--- START ---

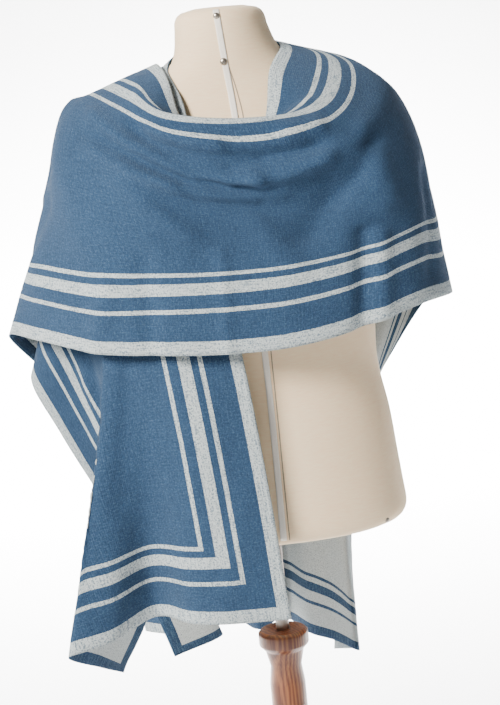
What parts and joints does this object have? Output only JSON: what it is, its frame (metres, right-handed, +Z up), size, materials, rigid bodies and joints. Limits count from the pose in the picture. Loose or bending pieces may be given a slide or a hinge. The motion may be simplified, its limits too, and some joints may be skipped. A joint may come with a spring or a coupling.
{
  "type": "ruana on limbless dress form with stand",
  "caption": "Open-front double-faced ruana with a bordered pattern, its left front thrown over the right shoulder, on a limbless dress form with a turned wooden stand.",
  "frame": {"origin": "on the floor under the stand's pole, at the middle of the base's underside", "axes": "+Z up along the pole; the form faces -Y; the form's own right shoulder is at -X"},
  "size_m": [0.5772, 0.4788, 1.54],
  "materials": {
    "Knit": "double-faced wool knit, blue face with light border stripes, reverse colours swapped",
    "Linen": "plain linen cover",
    "Steel": "brushed",
    "Turned_wood": "satin varnish"
  },
  "bodies": {
    "root": {"back_panel": "Knit", "front_panel_right": "Knit", "front_panel_left_chest": "Knit", "front_panel_left_end": "Knit", "form_torso": "Linen", "stand_pole": "Steel", "stand_column": "Turned_wood", "stand_base": "Turned_wood"}
  },
  "joints": []
}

--- END ---

Print out the whole listing exactly as it appears.

== RIGHT ANSWER ==
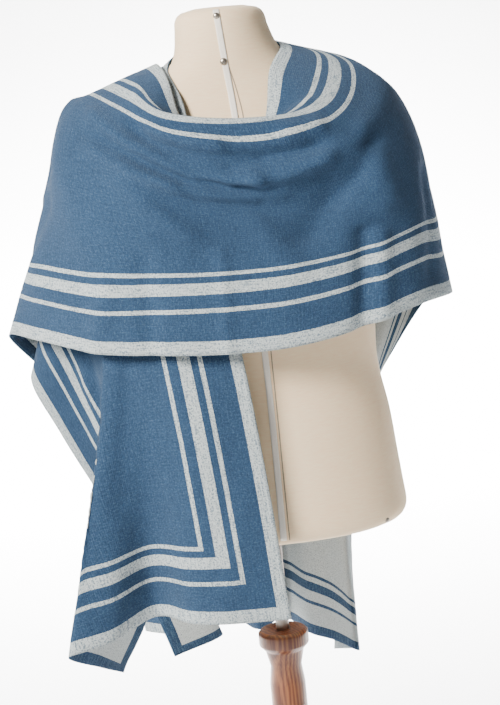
What parts and joints does this object have? Output only JSON: what it is, its frame (metres, right-handed, +Z up), size, materials, rigid bodies and joints. Limits count from the pose in the picture. Loose or bending pieces may be given a slide or a hinge. The motion may be simplified, its limits too, and some joints may be skipped. A joint may come with a spring or a coupling.
{
  "type": "ruana on limbless dress form with stand",
  "caption": "Open-front double-faced ruana with a bordered pattern, its left front thrown over the right shoulder, on a limbless dress form with a turned wooden stand.",
  "frame": {"origin": "on the floor under the stand's pole, at the middle of the base's underside", "axes": "+Z up along the pole; the form faces -Y; the form's own right shoulder is at -X"},
  "size_m": [0.5772, 0.4788, 1.54],
  "materials": {
    "Knit": "double-faced wool knit, blue face with light border stripes, reverse colours swapped",
    "Linen": "plain linen cover",
    "Steel": "brushed",
    "Turned_wood": "satin varnish"
  },
  "bodies": {
    "root": {"back_panel": "Knit", "front_panel_right": "Knit", "front_panel_left_chest": "Knit", "front_panel_left_end": "Knit", "form_torso": "Linen", "stand_pole": "Steel", "stand_column": "Turned_wood", "stand_base": "Turned_wood"}
  },
  "joints": []
}